__RECORDED DATA__
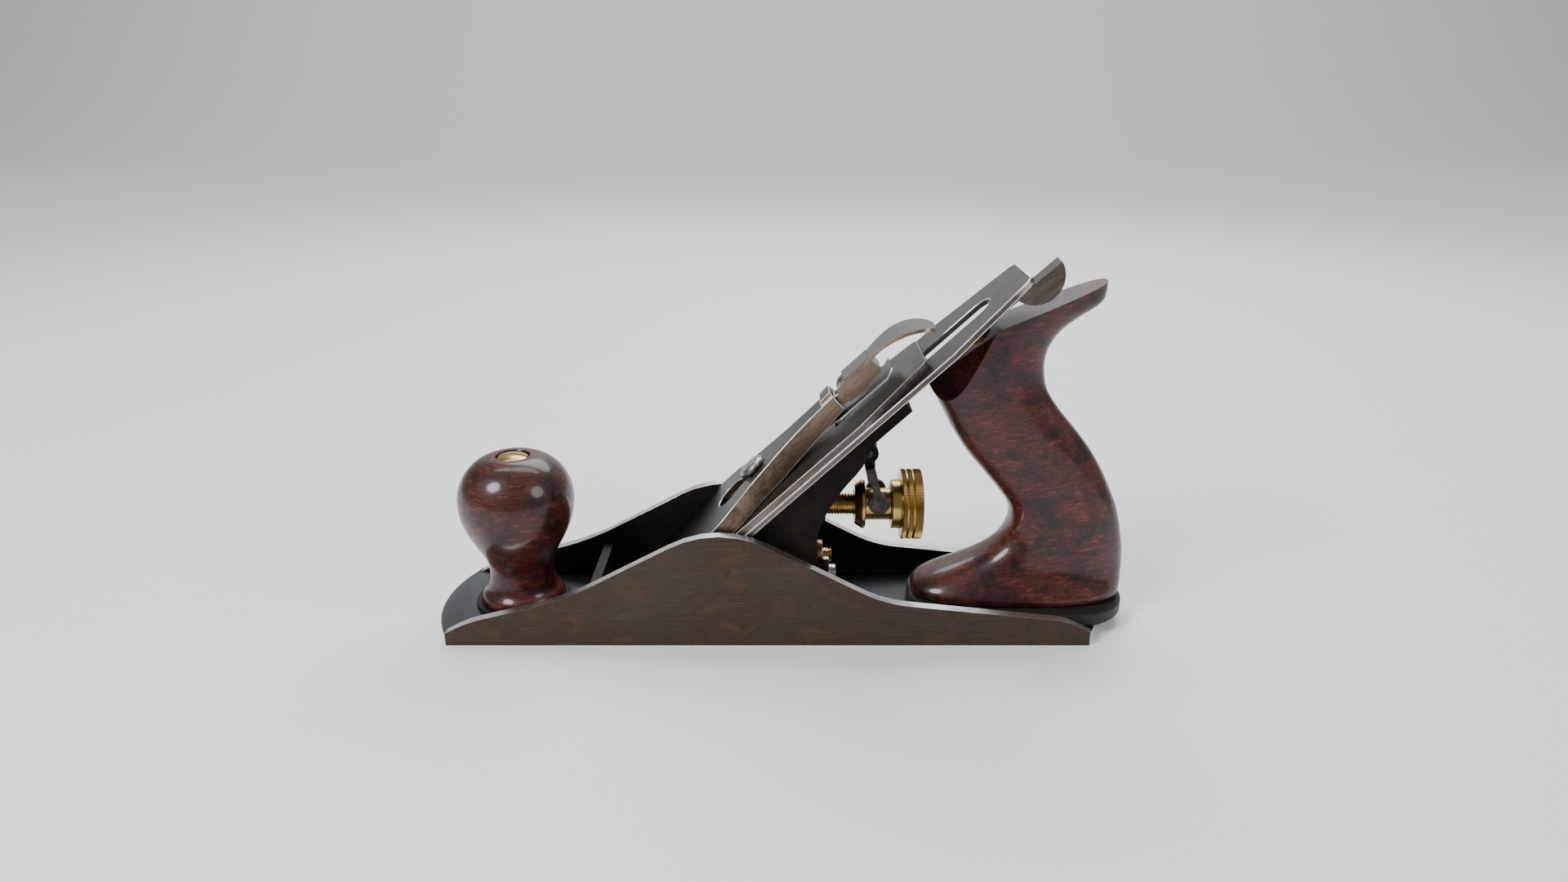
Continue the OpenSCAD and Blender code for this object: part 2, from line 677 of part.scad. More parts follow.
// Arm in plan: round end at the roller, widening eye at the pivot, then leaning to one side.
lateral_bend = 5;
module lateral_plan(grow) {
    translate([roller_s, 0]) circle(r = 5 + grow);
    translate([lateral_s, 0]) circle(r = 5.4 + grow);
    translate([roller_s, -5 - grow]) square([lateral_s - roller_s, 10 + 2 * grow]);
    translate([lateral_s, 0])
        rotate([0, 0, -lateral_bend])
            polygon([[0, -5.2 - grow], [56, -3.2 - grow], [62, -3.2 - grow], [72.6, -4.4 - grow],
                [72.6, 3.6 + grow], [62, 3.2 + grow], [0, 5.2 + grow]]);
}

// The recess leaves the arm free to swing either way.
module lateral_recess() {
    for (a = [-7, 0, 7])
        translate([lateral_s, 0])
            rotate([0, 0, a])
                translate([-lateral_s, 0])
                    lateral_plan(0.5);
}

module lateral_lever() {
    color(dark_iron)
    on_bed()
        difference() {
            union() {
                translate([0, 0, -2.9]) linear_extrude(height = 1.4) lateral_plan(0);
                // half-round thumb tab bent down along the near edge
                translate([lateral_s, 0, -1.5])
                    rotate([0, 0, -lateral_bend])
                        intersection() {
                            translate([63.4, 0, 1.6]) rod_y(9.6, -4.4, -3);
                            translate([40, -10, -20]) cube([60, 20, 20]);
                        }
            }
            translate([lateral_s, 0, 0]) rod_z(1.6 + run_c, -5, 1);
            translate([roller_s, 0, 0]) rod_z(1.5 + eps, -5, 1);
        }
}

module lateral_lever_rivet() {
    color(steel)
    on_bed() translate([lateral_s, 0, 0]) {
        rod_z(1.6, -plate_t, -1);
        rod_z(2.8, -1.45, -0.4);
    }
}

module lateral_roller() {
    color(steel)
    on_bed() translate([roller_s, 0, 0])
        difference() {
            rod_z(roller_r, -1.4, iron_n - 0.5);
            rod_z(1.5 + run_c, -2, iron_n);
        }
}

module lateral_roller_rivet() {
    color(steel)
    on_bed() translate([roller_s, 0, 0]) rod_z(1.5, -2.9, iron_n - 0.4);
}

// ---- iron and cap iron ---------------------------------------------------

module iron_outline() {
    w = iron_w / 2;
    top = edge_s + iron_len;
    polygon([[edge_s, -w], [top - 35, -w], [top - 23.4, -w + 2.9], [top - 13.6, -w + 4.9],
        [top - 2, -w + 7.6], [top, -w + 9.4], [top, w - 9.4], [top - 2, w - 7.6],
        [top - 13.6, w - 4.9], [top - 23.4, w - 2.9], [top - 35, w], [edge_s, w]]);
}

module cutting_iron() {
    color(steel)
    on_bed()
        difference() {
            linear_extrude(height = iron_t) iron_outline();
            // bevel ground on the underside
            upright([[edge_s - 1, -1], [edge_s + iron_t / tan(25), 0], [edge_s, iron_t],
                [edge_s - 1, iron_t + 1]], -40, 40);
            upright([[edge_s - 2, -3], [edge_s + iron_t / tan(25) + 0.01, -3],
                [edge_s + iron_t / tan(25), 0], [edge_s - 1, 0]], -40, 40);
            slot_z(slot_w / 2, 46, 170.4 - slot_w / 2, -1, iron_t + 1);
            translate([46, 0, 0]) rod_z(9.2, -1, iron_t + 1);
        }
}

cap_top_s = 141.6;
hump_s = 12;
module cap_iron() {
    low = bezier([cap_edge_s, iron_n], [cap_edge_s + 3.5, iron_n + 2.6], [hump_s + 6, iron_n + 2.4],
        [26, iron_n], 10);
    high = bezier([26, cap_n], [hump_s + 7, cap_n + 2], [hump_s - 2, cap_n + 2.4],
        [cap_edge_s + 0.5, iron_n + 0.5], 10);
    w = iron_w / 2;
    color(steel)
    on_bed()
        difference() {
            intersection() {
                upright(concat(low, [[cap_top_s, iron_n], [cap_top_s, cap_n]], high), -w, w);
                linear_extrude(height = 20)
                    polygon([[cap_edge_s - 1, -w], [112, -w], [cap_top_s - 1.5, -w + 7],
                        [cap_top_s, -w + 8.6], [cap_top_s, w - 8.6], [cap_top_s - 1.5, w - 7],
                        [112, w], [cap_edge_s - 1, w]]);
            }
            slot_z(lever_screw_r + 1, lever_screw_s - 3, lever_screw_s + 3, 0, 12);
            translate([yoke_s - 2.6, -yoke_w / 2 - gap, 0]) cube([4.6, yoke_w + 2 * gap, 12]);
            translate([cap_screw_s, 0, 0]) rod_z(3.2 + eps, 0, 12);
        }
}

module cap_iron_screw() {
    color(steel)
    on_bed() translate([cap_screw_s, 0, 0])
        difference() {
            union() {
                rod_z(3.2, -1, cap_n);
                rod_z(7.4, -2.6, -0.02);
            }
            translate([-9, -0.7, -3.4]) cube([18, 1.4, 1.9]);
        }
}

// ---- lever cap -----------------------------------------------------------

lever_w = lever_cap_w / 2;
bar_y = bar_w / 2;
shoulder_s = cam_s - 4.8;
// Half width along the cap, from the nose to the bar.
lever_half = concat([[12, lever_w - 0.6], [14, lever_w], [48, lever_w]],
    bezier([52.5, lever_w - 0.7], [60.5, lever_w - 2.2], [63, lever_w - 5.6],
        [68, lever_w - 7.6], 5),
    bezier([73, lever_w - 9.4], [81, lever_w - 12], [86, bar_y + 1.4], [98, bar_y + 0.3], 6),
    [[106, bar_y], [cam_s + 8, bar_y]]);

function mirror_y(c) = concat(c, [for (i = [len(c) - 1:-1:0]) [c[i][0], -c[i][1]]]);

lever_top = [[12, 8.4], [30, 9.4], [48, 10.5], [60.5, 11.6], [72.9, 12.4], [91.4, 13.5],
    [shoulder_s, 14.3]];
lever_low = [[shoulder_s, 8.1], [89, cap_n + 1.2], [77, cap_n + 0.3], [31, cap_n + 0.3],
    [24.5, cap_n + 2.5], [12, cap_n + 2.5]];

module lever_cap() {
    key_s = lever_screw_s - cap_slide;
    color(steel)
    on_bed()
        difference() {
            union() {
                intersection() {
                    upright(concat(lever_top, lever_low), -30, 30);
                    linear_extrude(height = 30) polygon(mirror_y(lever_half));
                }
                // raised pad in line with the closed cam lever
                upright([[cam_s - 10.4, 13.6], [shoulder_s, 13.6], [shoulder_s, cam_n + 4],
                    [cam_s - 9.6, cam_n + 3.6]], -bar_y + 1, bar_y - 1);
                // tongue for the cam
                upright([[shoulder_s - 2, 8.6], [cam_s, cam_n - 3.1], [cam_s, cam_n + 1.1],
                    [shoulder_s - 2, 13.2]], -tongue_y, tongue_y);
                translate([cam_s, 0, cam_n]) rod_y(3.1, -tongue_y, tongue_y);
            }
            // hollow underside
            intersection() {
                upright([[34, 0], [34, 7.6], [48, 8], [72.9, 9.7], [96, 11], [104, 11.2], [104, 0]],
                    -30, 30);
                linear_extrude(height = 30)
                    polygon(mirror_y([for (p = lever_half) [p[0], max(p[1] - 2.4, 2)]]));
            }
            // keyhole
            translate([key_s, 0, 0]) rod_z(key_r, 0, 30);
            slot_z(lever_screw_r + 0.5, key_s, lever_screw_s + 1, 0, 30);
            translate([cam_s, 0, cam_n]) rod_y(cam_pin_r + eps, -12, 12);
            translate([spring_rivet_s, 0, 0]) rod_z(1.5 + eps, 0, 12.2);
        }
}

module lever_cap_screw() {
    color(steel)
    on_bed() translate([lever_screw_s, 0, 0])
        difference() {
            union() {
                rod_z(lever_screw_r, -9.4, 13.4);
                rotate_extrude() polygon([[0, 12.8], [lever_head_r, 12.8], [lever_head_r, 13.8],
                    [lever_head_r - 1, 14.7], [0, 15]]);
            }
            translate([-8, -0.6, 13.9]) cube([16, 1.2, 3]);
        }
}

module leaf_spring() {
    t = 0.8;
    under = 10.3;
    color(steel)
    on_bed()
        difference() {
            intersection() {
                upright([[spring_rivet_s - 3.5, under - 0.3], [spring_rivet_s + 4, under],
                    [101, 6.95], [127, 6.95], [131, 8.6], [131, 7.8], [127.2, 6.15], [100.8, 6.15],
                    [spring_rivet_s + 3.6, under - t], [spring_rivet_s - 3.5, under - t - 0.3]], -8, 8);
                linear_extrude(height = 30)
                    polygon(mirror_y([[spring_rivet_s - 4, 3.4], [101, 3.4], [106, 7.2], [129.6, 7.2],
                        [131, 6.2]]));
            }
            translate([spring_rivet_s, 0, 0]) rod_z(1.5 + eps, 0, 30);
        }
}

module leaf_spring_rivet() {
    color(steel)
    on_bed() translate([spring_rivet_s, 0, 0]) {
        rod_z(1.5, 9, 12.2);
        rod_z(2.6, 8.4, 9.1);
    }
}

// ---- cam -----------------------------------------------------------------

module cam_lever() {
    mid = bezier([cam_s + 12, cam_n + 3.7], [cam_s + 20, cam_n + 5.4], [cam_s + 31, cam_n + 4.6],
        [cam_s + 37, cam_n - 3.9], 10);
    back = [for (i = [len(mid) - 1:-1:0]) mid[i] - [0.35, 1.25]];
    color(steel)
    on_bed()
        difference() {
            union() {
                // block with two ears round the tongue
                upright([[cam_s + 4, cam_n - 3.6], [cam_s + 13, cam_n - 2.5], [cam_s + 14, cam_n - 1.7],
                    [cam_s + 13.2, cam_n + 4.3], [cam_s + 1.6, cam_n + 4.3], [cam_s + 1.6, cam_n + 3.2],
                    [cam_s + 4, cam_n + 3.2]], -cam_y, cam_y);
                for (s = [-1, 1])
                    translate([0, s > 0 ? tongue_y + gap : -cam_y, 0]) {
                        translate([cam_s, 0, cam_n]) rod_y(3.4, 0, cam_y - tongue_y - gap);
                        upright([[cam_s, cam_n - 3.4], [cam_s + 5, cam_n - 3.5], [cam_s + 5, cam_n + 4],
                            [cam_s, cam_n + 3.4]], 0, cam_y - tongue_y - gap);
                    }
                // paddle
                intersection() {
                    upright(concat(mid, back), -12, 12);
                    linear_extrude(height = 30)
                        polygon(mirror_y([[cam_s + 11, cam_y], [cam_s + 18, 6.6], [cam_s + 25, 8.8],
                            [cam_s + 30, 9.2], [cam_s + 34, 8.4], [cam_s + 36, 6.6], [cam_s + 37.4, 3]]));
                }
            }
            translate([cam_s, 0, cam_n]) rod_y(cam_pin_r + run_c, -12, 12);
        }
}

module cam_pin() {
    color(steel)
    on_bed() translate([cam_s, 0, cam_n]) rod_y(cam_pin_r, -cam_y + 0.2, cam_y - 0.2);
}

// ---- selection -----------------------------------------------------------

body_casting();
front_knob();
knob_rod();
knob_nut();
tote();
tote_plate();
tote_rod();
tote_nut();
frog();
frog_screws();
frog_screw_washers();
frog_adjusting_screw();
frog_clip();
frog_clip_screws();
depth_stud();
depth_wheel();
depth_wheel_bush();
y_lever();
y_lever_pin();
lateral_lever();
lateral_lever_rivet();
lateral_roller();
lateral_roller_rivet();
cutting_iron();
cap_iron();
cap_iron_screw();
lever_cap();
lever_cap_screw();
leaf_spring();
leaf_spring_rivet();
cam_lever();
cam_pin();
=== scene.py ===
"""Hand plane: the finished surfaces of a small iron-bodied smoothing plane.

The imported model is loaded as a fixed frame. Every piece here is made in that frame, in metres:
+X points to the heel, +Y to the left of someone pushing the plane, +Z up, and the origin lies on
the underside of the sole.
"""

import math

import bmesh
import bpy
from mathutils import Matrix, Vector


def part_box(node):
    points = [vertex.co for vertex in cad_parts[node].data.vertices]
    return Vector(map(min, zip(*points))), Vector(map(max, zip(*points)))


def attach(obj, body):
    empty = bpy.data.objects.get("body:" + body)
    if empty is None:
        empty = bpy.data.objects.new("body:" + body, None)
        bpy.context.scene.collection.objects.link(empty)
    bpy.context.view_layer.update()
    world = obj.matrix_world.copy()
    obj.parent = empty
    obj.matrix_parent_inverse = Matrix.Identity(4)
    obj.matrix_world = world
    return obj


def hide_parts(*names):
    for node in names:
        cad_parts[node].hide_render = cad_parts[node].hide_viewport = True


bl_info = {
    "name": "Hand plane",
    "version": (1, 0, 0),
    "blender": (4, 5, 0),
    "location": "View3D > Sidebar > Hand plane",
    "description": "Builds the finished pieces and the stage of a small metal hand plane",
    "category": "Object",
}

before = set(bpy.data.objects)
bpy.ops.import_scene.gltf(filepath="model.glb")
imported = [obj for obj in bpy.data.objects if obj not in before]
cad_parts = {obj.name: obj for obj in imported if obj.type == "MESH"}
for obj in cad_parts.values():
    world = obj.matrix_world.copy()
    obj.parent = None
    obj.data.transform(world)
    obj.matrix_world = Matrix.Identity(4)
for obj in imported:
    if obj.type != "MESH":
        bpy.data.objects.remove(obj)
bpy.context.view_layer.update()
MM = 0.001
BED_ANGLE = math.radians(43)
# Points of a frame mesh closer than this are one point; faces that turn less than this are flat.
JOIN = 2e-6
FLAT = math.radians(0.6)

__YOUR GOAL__
Report only how many lines in the listing contain the string "Vector".

__RESPONSE FOR THIS EXERCISE__
2